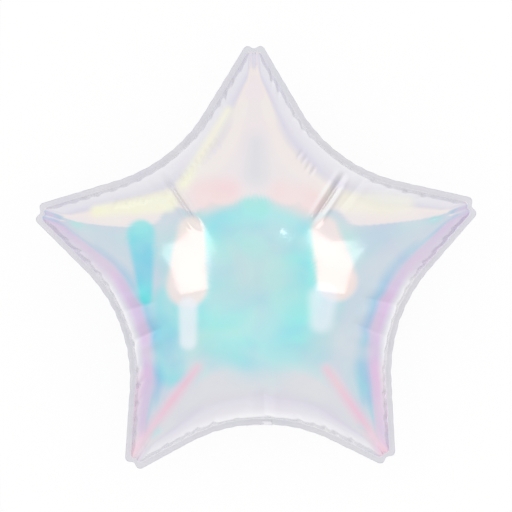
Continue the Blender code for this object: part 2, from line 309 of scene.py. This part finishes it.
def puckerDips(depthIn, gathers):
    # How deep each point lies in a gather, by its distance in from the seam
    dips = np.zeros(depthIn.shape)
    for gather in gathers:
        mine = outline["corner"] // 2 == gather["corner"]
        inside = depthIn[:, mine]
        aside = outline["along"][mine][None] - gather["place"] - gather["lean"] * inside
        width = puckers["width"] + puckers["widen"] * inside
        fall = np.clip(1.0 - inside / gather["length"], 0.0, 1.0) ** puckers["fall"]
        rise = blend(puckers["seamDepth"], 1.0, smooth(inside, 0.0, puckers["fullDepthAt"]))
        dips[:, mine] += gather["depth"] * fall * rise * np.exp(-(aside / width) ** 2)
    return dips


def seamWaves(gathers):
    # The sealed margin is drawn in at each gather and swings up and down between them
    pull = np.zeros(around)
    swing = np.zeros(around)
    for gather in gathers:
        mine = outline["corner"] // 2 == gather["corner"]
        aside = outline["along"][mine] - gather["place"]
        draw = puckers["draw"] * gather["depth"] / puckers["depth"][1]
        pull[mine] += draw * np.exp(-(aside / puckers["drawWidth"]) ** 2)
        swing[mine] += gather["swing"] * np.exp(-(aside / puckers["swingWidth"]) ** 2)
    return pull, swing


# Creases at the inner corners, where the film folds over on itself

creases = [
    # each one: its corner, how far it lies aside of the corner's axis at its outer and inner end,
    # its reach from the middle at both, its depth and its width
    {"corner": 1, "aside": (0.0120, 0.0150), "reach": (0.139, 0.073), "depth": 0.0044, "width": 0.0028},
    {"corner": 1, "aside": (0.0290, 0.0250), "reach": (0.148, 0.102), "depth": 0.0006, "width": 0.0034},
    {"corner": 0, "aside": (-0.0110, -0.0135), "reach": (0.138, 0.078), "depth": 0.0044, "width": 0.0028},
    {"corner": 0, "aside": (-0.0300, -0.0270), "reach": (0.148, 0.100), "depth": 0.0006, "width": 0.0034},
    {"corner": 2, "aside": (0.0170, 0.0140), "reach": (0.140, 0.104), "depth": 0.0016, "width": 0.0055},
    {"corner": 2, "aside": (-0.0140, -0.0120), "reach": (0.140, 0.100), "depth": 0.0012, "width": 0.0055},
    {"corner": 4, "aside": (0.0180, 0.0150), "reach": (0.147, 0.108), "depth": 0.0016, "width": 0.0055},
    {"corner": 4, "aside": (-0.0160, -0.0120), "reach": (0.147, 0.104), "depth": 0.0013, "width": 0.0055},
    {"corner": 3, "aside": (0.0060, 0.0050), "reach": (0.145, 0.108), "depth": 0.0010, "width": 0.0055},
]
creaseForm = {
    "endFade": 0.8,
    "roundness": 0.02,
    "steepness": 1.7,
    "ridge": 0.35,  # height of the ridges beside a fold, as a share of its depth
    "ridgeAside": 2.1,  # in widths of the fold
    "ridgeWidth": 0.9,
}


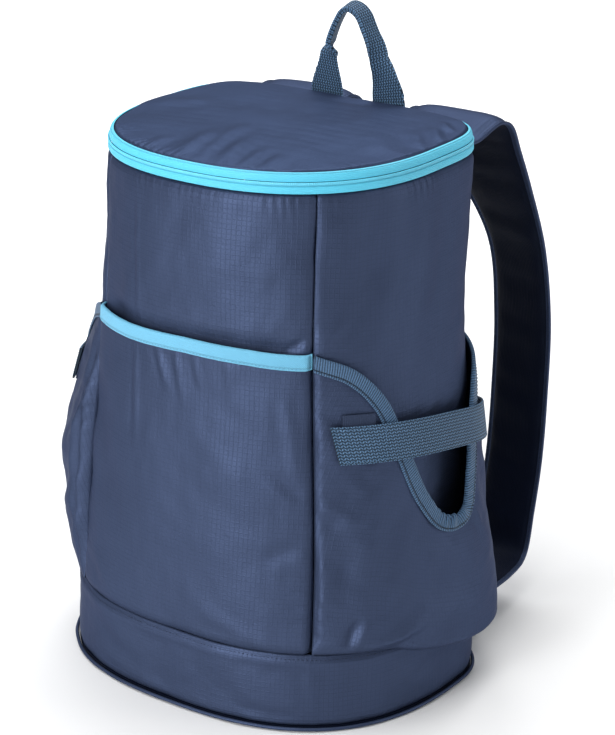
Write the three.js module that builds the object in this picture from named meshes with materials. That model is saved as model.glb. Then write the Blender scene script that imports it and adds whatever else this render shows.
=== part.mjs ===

########

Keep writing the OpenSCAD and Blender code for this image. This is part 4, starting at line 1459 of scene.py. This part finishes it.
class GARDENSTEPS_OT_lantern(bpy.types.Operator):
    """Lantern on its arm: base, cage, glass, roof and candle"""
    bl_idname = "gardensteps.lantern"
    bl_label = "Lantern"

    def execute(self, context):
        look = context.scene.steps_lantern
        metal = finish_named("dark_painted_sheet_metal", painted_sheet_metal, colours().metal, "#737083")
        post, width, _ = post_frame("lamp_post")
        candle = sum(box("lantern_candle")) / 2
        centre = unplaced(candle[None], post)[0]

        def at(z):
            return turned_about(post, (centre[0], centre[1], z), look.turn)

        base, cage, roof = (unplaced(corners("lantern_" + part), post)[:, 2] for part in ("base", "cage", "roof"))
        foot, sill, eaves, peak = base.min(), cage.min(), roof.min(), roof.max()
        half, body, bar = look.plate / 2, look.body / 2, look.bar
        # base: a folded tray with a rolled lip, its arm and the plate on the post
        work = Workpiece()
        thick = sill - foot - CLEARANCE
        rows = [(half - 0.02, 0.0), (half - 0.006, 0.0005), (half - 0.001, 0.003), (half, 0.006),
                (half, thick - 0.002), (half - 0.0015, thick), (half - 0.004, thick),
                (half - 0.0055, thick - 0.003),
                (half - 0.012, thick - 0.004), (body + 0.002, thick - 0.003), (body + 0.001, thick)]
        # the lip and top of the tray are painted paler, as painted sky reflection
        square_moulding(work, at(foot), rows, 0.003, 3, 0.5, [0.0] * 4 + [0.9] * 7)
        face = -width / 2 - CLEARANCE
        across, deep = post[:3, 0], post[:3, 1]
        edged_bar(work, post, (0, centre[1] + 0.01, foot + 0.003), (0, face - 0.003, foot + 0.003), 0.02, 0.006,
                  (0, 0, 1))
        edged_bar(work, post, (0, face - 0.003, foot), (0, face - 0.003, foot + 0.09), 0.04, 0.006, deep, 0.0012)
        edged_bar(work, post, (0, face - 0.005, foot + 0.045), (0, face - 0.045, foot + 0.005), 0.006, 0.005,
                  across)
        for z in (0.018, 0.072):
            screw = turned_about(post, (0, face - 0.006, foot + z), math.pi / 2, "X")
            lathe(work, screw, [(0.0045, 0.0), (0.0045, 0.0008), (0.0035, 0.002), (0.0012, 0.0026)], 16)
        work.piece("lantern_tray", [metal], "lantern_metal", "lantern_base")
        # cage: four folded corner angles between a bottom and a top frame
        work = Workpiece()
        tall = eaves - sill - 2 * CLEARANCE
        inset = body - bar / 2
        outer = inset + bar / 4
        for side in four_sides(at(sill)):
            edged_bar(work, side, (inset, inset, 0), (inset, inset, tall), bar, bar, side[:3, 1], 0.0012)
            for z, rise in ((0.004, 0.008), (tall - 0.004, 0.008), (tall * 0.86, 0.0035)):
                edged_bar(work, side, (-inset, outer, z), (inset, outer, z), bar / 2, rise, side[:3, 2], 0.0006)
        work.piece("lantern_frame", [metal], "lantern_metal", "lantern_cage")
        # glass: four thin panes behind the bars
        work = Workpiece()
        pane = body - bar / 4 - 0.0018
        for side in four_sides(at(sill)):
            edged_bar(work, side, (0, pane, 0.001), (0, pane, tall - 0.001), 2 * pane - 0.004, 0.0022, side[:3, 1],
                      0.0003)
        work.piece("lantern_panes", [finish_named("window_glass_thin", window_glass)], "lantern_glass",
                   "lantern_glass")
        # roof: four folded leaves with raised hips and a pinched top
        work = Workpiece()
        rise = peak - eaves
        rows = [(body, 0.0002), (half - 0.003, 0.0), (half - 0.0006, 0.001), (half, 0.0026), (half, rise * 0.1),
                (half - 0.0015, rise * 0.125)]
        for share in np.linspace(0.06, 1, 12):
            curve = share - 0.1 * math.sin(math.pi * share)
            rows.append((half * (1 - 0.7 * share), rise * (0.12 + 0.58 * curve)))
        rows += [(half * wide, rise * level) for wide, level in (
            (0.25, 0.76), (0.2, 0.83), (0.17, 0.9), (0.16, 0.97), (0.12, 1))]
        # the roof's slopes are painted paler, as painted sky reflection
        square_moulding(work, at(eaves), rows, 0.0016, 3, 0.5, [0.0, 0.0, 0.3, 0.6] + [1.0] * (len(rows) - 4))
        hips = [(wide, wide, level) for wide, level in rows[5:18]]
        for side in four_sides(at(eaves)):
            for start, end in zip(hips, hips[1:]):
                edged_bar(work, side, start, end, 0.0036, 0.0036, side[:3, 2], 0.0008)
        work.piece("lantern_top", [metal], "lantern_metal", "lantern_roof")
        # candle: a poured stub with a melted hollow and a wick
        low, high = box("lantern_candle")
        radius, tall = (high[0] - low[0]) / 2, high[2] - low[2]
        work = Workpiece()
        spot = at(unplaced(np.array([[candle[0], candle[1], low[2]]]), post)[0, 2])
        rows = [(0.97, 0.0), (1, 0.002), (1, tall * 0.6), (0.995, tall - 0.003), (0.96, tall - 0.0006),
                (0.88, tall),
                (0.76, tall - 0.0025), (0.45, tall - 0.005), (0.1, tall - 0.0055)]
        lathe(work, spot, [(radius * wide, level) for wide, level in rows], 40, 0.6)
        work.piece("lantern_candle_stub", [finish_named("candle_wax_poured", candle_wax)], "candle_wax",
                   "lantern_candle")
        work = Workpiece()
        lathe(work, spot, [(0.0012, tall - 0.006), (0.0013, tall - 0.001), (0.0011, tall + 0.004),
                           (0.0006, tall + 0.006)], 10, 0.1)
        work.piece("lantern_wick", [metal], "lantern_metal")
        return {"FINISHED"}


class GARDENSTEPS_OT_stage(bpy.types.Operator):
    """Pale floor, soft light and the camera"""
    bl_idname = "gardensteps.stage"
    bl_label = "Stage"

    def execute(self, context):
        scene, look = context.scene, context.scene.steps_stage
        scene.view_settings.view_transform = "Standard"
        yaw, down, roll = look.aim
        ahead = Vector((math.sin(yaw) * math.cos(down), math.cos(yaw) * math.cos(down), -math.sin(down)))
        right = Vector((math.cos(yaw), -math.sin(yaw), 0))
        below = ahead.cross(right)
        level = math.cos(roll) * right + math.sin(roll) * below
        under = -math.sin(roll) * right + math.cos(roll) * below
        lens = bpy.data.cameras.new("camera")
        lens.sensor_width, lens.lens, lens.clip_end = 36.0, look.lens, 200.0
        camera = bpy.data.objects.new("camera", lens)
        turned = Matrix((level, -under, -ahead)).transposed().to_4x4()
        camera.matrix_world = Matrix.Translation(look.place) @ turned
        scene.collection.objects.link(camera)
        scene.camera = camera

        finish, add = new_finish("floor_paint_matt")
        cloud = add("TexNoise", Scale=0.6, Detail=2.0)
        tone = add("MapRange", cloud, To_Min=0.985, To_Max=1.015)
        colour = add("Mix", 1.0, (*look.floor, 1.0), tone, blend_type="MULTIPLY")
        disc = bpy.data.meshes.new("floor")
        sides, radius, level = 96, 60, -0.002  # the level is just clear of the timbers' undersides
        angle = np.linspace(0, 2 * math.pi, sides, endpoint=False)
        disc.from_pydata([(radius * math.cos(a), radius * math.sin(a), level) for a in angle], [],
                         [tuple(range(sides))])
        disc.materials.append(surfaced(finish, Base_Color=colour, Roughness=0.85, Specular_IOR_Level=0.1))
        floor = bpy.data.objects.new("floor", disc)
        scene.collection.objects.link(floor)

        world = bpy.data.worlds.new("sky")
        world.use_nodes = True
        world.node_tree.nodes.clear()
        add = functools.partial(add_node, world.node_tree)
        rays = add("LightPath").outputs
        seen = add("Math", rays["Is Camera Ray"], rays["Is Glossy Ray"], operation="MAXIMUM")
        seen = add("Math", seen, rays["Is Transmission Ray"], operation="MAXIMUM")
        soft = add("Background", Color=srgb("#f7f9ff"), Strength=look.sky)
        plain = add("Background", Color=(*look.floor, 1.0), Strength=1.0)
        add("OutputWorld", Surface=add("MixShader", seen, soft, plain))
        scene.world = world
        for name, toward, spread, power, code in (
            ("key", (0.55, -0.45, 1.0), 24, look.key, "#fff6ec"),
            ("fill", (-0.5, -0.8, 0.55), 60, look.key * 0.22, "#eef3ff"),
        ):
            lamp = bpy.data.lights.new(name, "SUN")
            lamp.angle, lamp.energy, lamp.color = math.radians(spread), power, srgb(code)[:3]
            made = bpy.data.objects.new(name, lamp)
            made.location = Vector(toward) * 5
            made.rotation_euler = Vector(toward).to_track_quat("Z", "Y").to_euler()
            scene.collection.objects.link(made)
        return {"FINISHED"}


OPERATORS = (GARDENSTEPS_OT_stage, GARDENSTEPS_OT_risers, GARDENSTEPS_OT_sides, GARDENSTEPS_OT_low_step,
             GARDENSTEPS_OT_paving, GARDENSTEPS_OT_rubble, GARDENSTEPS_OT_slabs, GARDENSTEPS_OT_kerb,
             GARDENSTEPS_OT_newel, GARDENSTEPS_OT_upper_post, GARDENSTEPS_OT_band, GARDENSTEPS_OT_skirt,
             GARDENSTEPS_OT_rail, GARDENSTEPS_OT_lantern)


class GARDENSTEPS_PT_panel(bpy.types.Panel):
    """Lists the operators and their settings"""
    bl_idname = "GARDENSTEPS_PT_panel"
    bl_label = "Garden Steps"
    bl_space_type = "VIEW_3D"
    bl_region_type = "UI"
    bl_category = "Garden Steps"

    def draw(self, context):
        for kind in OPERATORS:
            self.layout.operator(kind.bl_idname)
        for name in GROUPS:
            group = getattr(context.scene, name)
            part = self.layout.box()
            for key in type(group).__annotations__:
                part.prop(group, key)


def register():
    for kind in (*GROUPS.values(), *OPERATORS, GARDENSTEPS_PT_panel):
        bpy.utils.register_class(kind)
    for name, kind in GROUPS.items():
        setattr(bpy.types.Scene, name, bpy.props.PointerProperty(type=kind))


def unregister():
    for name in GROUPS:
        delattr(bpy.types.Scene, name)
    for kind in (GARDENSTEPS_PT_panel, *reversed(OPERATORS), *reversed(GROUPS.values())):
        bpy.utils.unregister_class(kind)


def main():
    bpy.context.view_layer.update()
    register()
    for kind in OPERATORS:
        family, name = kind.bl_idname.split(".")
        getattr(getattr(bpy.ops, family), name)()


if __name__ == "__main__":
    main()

########

### TASK GOAL
Give again the run of lines that opens at the line with "Continue the Blender" and closes at the line with "# Creases at", exactly, and only that run.

### RESPONSE
Continue the Blender code for this object: part 2, from line 309 of scene.py. This part finishes it.
def puckerDips(depthIn, gathers):
    # How deep each point lies in a gather, by its distance in from the seam
    dips = np.zeros(depthIn.shape)
    for gather in gathers:
        mine = outline["corner"] // 2 == gather["corner"]
        inside = depthIn[:, mine]
        aside = outline["along"][mine][None] - gather["place"] - gather["lean"] * inside
        width = puckers["width"] + puckers["widen"] * inside
        fall = np.clip(1.0 - inside / gather["length"], 0.0, 1.0) ** puckers["fall"]
        rise = blend(puckers["seamDepth"], 1.0, smooth(inside, 0.0, puckers["fullDepthAt"]))
        dips[:, mine] += gather["depth"] * fall * rise * np.exp(-(aside / width) ** 2)
    return dips


def seamWaves(gathers):
    # The sealed margin is drawn in at each gather and swings up and down between them
    pull = np.zeros(around)
    swing = np.zeros(around)
    for gather in gathers:
        mine = outline["corner"] // 2 == gather["corner"]
        aside = outline["along"][mine] - gather["place"]
        draw = puckers["draw"] * gather["depth"] / puckers["depth"][1]
        pull[mine] += draw * np.exp(-(aside / puckers["drawWidth"]) ** 2)
        swing[mine] += gather["swing"] * np.exp(-(aside / puckers["swingWidth"]) ** 2)
    return pull, swing


# Creases at the inner corners, where the film folds over on itself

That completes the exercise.